Por supuesto, existe un debate terminológico sobre cómo llamar a la transmedia. Richard Saint-Gelais habla de “transficcionalidad”, como interpenetración de intertextualidad y intermedialidad. Thierry Groensteen o André Gaudreault prefieren el término “transescritura” para explorar el trasvase de materiales ficcionales de un medio a otro. Dolezel habla de “transducción”, para tratar  versiones que no son meras “traducciones”, sino una “reescritura”, en que existe una “transposición, expansión y desplazamiento”. Obra expandida. Obra reimaginada.  Concepción Cascajosa ha estudiado casos particulares y no trillados, como el de Drácula de Bram Stoker (1992), versión cinematográfica de la novela clásica, y punto de partida de un cómic y de una nueva novela (irónicamente: porque el film se publicitó precisamente haciendo hincapié en la fidelidad al original).
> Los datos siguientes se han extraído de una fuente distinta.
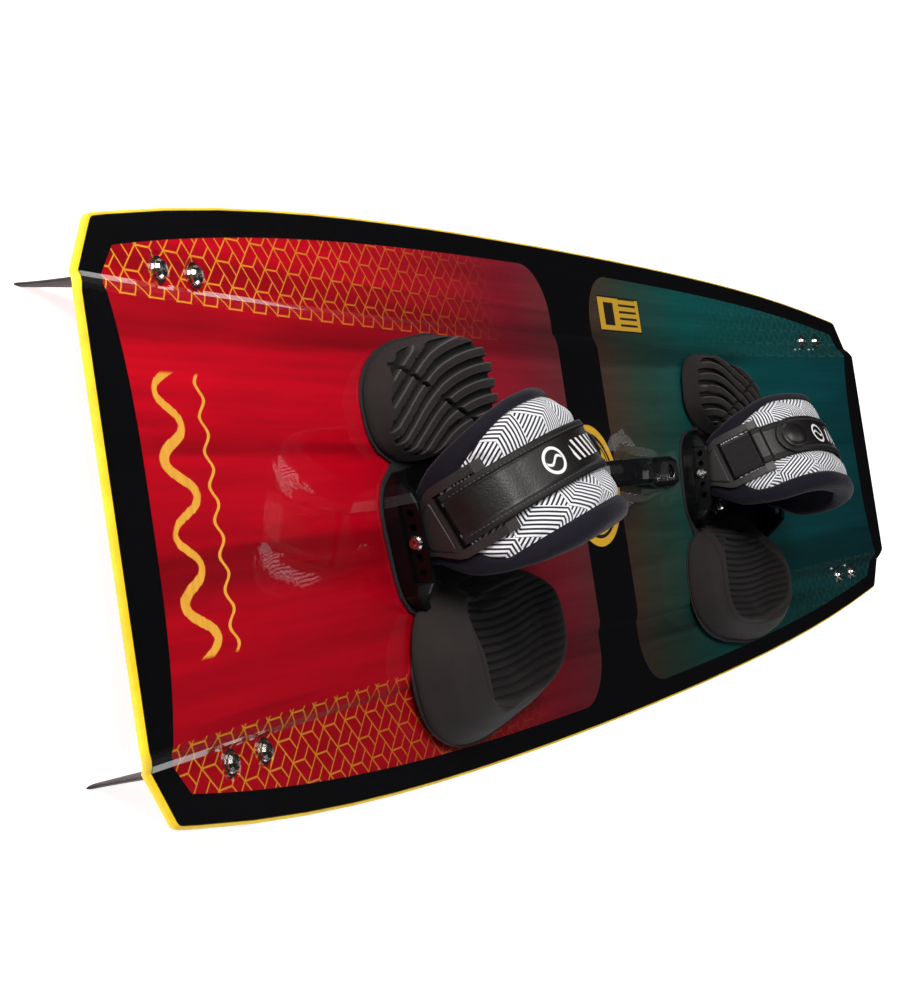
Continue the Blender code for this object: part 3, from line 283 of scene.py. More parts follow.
def cube_lines(net, px, py, x, y, wide, high):
    """Distance in metres to lines that read as stacked cubes, from a star at x, y."""
    v = (py - y) * (-1.0 / high)
    u = (px - x) * (1.0 / wide) + v * 0.5
    fu, fv = net.math("FRACT", u), net.math("FRACT", v)
    slant = wide * high / math.hypot(wide * 0.5, high)
    sides = net.minf(fu, 1.0 - fu)
    near = net.minf(sides, net.absf(fu - fv)) * slant
    flat = net.minf(fv, 1.0 - fv) * high
    near = net.minf(near, flat + net.math("GREATER_THAN", fu, 0.5))
    up = net.absf(fu - 0.5) * slant + net.math("LESS_THAN", fv, 0.5)
    down = net.absf(fu - 0.5 - fv) * slant + net.math("GREATER_THAN", fv, 0.5)
    return net.minf(near, net.minf(up, down))


# ------------------------------------------------------------ board materials
def inner_panel(net, x, y):
    """Signed distance-like value, positive inside the coloured panels."""
    ax, ay = net.absf(x), net.absf(y)
    u = ax * (1.0 / CORNER_X)
    u2 = u * u
    bow = u2 * OUTLINE_BLEND + u2 * u2 * (1.0 - OUTLINE_BLEND)
    side = HALF_WIDTH - BORDER + bow * (CORNER_Y - HALF_WIDTH) - ay
    band = ax - PANEL_GAP_HALF
    a = net.maxf(PANEL_ROUND - side, 0.0)
    b = net.maxf(PANEL_ROUND - band, 0.0)
    rounded = PANEL_ROUND - net.length(a, b)
    tip = TIP_X + net.power(ay * (1.0 / SHOULDER_Y), 3.0) * 0.0120 - ax
    chamfer = SHOULDER_X - (ay - SHOULDER_Y) * 0.85 - ax
    return net.minf(rounded, net.minf(tip, chamfer))


def panel_colour(net, x, wave):
    """Colour of the stained panels along the board, red to teal."""
    along = x * (1.0 / BOARD_LENGTH) + 0.5
    stops = (
        (0.000, (0.660, 0.000, 0.012)),
        (0.200, (0.600, 0.000, 0.012)),
        (0.330, (0.400, 0.004, 0.014)),
        (0.420, (0.250, 0.012, 0.026)),
        (0.470, (0.170, 0.030, 0.036)),
        (0.530, (0.075, 0.040, 0.026)),
        (0.590, (0.030, 0.065, 0.045)),
        (0.680, (0.002, 0.095, 0.088)),
        (0.850, (0.001, 0.074, 0.080)),
        (1.000, (0.001, 0.050, 0.062)),
    )
    return net.ramp(along + wave * 0.02 - 0.01, stops)


def vector_math(net, op, *values):
    made = net.node("VectorMath", *values)
    made.operation = op
    return made.outputs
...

En teoría del videojuego se habla de “espacios evocativos”: el jugador activa su recuerdo al penetrar en un espacio codificado por la tradición, que ha sido alterado, a veces radicalmente (por ejemplo en American McGee Alice, en que el mundo de Alicia es infernal y ella, tras salir de un psiquiátrico, regresa a él para vengarse).

En el contexto del proyecto narrativo en que trabajo, la tetralogía Las Huellas (compuesta por Los muertos, Los huérfanos, Los turistas y Los difuntos), cuando decidí incluir esa discusión en mi ensayo Teleshakespeare, opté por darle dimensión semántica a un concepto que recoge los ecos de todos los mencionados en el párrafo anterior: la ficción cuántica. Aunque para mí fuera más un marco teórico de mis propias ficciones que una propuesta para entender las ficciones de otros, con la expresión ficción cuántica quería definir un tipo de proyectos artísticos de nuestra época que, conscientemente, se dan en varios niveles simultáneos o universos paralelos. En varios lenguajes. A menudo la interpenetración, como en las series, sólo puede entenderse gracias a Internet. El maestro en ese tipo de trabajo es  J.J. Abrams (tengo para mí que el Shakespeare de hoy sabría crear estrategias narrativas y publicitarias como las suyas y escribir los guiones de Aaron Sorkin o de David Simon). Pero con ficción cuántica quería referirme también a otro tipo de obras artísticas que no siempre se pueden explicar a través de la red. Pienso en las obras maestras de Alan Moore, Joan Fontcuberta o Mark Z. Danielewski, cuya complejidad filosófica y narrativa recurre al texto, el dibujo, el cómic, la fotografía, el ensayo, el documental audiovisual y otras formas de expresión para materializarse.

Mis personajes Mario Alvares y George Carrington, protagonistas de Las huellas, piensan el arte del siglo XXI en esos términos transversales y multidimensionales. Tengo la sensación de que casi todos los ensayos, artículos y conferencias que he escrito durante los últimos años no han sido más que probaturas para entenderlos.